Caruso also alleged that police are stopping Andover cabs that are just passing through Lawrence to get to or from one location outside the city to another. Furthermore, Caruso alleged, the city’s cap on medallions at 150 has driven their cost to $30,000, which he said forces Lawrence residents who can’t afford a medallion to drive for out-of-town companies.
Caruso also noted that Lawrence police have been towing the Andover cabs for months under a clause in the law that allows the cabs to “seize evidence,” even though the cabs are immediately released to drivers who pay a towing fee of up to $145. The drivers also are given a $500 citation and their passengers are handed over to Lawrence cab companies.
Caruso also alleged that police are telling Andover drivers to “get out of the city. Don’t come back.”
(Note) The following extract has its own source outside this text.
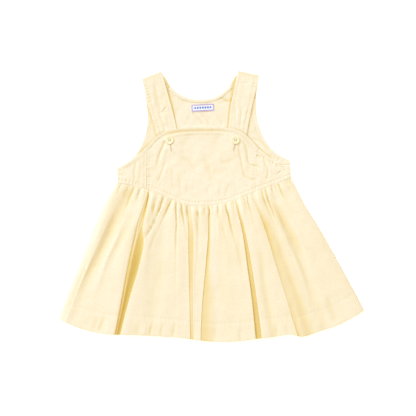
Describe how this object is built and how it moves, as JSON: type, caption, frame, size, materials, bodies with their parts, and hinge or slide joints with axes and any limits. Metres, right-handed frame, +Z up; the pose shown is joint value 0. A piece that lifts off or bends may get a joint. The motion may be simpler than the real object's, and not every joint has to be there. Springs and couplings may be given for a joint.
{
  "type": "pinafore dress",
  "caption": "Child's sleeveless cotton pinafore laid flat: bib buttoned to shoulder straps, curved waist seam and a full gathered skirt with deep folds.",
  "frame": {"origin": "on the surface the dress lies on, under the middle of its bounding box", "axes": "+Z up out of the dress's front, +Y towards the neck, -Y towards the hem, +X to the right as seen from above"},
  "size_m": [0.4571, 0.4064, 0.0125],
  "materials": {
    "cotton": "pale butter-yellow cotton twill, smooth and matt with a faint sheen",
    "button": "pale lemon polyester, soft gloss",
    "thread": "matching sewing thread",
    "label": "white woven satin with a lilac border"
  },
  "bodies": {
    "root": {"bodice_front_centre": "cotton", "bodice_front_left": "cotton", "bodice_front_right": "cotton", "bodice_back": "cotton", "neck_binding": "cotton", "strap_left": "cotton", "strap_right": "cotton", "skirt_front": "cotton", "skirt_back": "cotton", "button_left": "button", "button_right": "button", "button_thread_left": "thread", "button_thread_right": "thread", "neck_label": "label"}
  },
  "joints": []
}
“ ‘You’re not even allowed to cross through Lawrence,’ “ Caruso said an Andover driver was told by a Lawrence police officer.
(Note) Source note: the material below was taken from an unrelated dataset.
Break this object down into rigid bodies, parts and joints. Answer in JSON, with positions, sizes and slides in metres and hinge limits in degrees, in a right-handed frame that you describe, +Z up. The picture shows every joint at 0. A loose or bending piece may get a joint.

“This is speculation,” City Council President Frank Moran injected, in an unusual challenge by a councilor to a speaker at a public hearing. “Do you have proof?”
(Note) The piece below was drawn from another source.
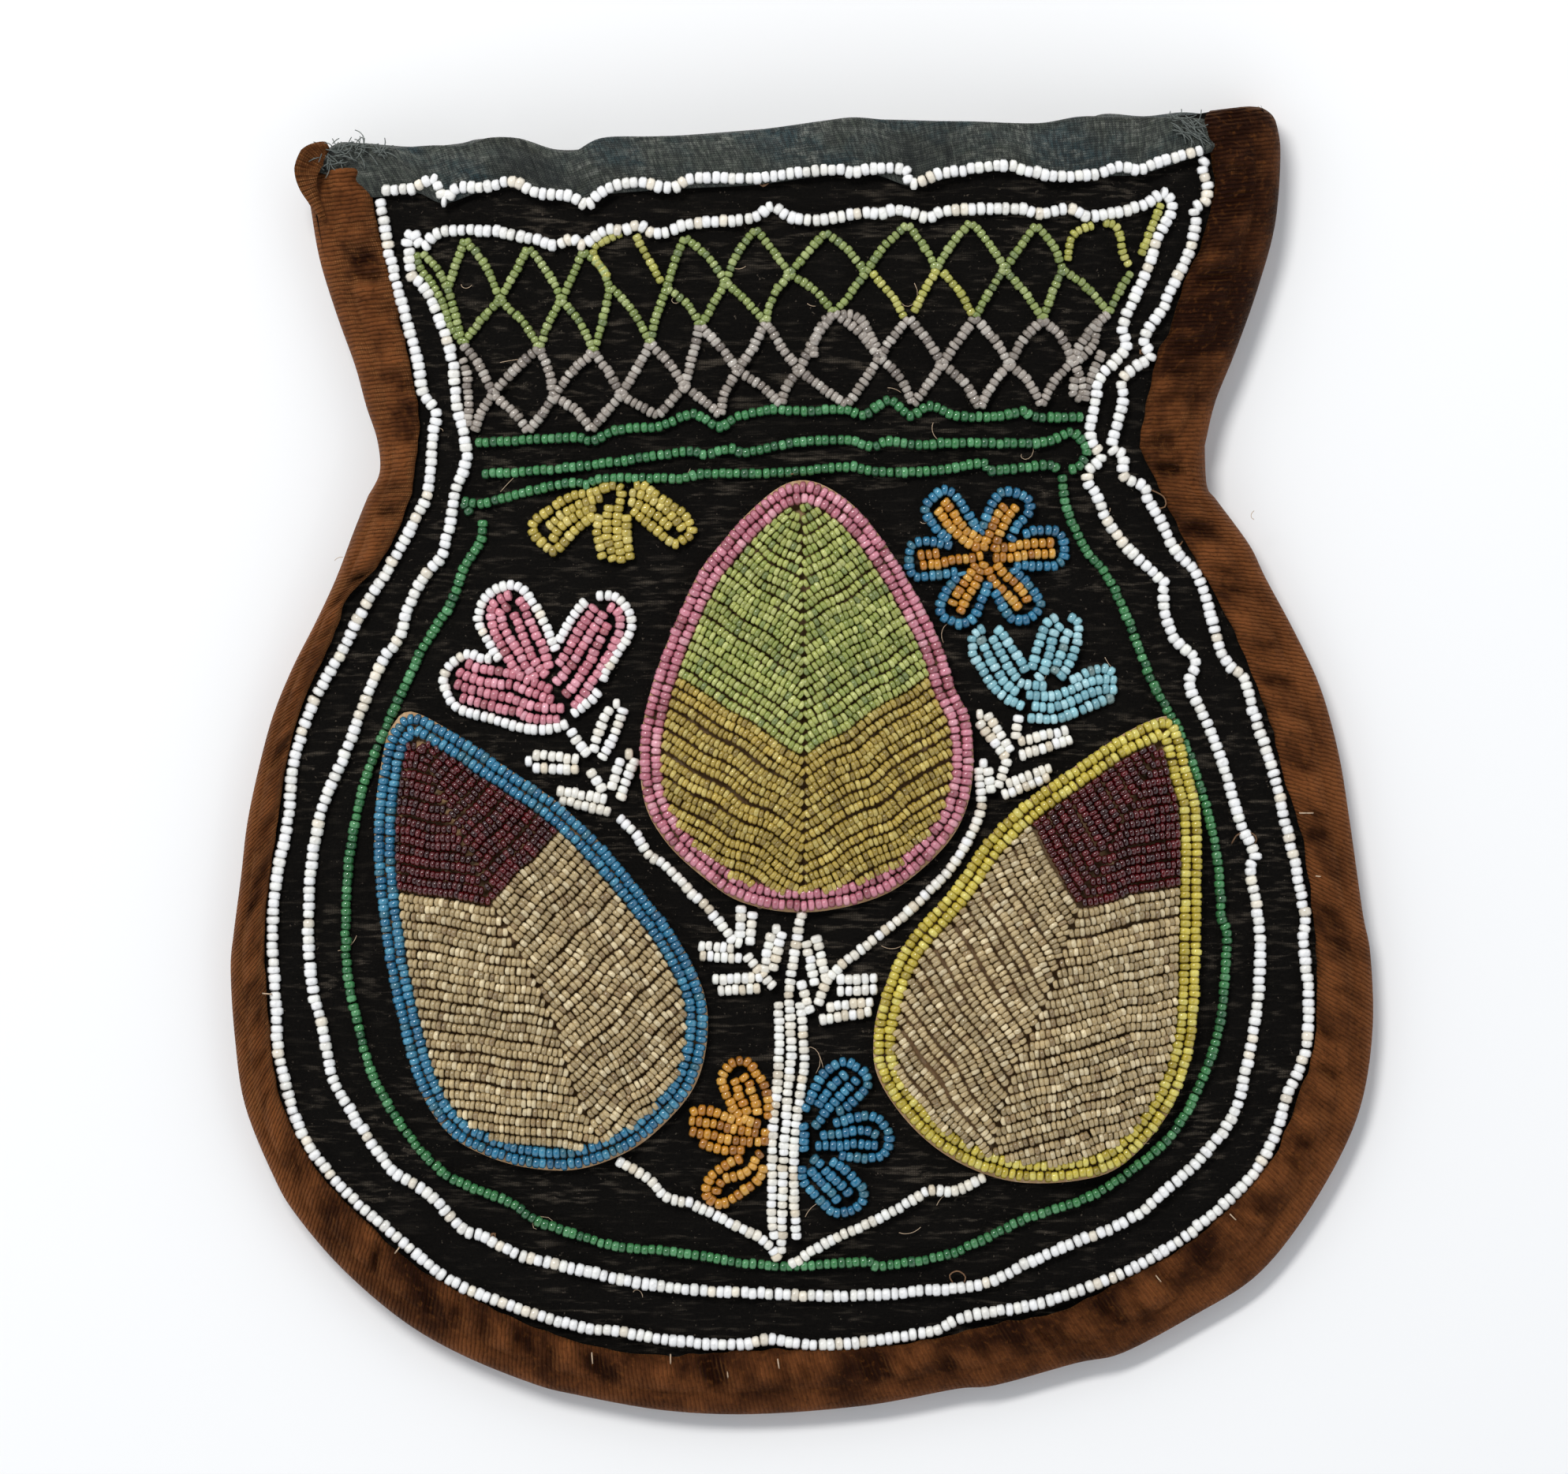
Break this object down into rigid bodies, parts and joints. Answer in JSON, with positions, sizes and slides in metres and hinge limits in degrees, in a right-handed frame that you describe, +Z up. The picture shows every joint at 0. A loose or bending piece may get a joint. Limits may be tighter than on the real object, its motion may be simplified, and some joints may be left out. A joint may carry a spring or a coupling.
{
  "type": "beaded purse",
  "caption": "Flat velvet purse with a narrow neck, bound edges, beaded borders, open bead nets at the neck, and raised bead leaves on the front; the front lip folds open.",
  "frame": {"origin": "centre of the bounding box at the bottom, where the back of the purse lies on the table", "axes": "+X to the right of the beaded front, +Y towards the mouth, +Z up out of the beaded front"},
  "size_m": [0.1659, 0.1906, 0.0148],
  "materials": {
    "black_velvet": "short pile, worn",
    "brown_velvet": "short pile, worn to the weave",
    "blue_grey_cloth": "matte plain weave",
    "undyed_cloth": "matte",
    "leaf_card": "matte card under the beads",
    "white_beads": "opaque gloss",
    "green_beads": "gloss",
    "light_green_beads": "gloss",
    "crystal_beads": "clear gloss over tan thread",
    "pink_beads": "gloss",
    "blue_beads": "gloss",
    "yellow_beads": "gloss",
    "leaf_green_beads": "gloss",
    "gold_beads": "gloss",
    "dark_red_beads": "gloss",
    "amber_beads": "gloss",
    "turquoise_beads": "gloss"
  },
  "bodies": {
    "purse": {"back_velvet": "black_velvet", "back_interlining": "undyed_cloth", "back_lining": "blue_grey_cloth", "front_velvet": "black_velvet", "front_interlining": "undyed_cloth", "front_lining": "blue_grey_cloth", "body_binding": "brown_velvet", "back_lip_binding_left": "brown_velvet", "back_lip_binding_right": "brown_velvet", "back_mouth_binding": "blue_grey_cloth", "white_outer_line": "white_beads", "white_inner_line": "white_beads", "green_line": "green_beads", "centre_leaf_card": "leaf_card", "centre_leaf_rim": "pink_beads", "centre_leaf_green_fill": "leaf_green_beads", "centre_leaf_gold_fill": "gold_beads", "left_leaf_card": "leaf_card", "left_leaf_rim": "blue_beads", "left_leaf_red_fill": "dark_red_beads", "left_leaf_crystal_fill": "crystal_beads", "right_leaf_card": "leaf_card", "right_leaf_rim": "yellow_beads", "right_leaf_red_fill": "dark_red_beads", "right_leaf_crystal_fill": "crystal_beads", "trunk": "white_beads", "stalk": "white_beads", "left_vine": "white_beads", "right_vine": "white_beads", "left_sprig": "white_beads", "right_sprig": "white_beads", "yellow_flower": "yellow_beads", "pink_flower": "pink_beads", "star_flower": "amber_beads", "turquoise_flower": "turquoise_beads", "amber_flower": "amber_beads", "blue_flower": "blue_beads"},
    "front_lip": {"front_velvet_lip": "black_velvet", "front_interlining_lip": "undyed_cloth", "front_lining_lip": "blue_grey_cloth", "lip_binding_left": "brown_velvet", "lip_binding_right": "brown_velvet", "front_mouth_binding": "blue_grey_cloth", "white_outer_line_lip": "white_beads", "white_inner_line_lip": "white_beads", "green_row_upper": "green_beads", "green_row_middle": "green_beads", "green_net": "light_green_beads", "crystal_net": "crystal_beads"}
  },
  "joints": [
    {"name": "lip_fold", "type": "hinge", "parent": "purse", "child": "front_lip", "pos_m": [-0.00228, 0.04149, 0.0124], "axis": [0.9982, 0.06, 0], "range_deg": [0, 35]}
  ]
}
“I have an affidavit filed in U.S. District court in Boston, signed under pains of perjury,” Caruso responded. “I also have two or three witnesses.”
“With all due respect, do you know where you are?” Moran injected again a minute or two later. “You’re at the Lawrence City Council. We look out for businesses in the city. You’re advocating for a business from out of town.”
“I’m three blocks away from where I grew up,” Caruso responded. “I know where I am. I’m representing Lawrence residents.”
Caruso said all but one of the few dozen drivers from the Andover cab company is from Lawrence.
Lawrence Police Lt. Shawn Conway was the only other speaker at the hearing.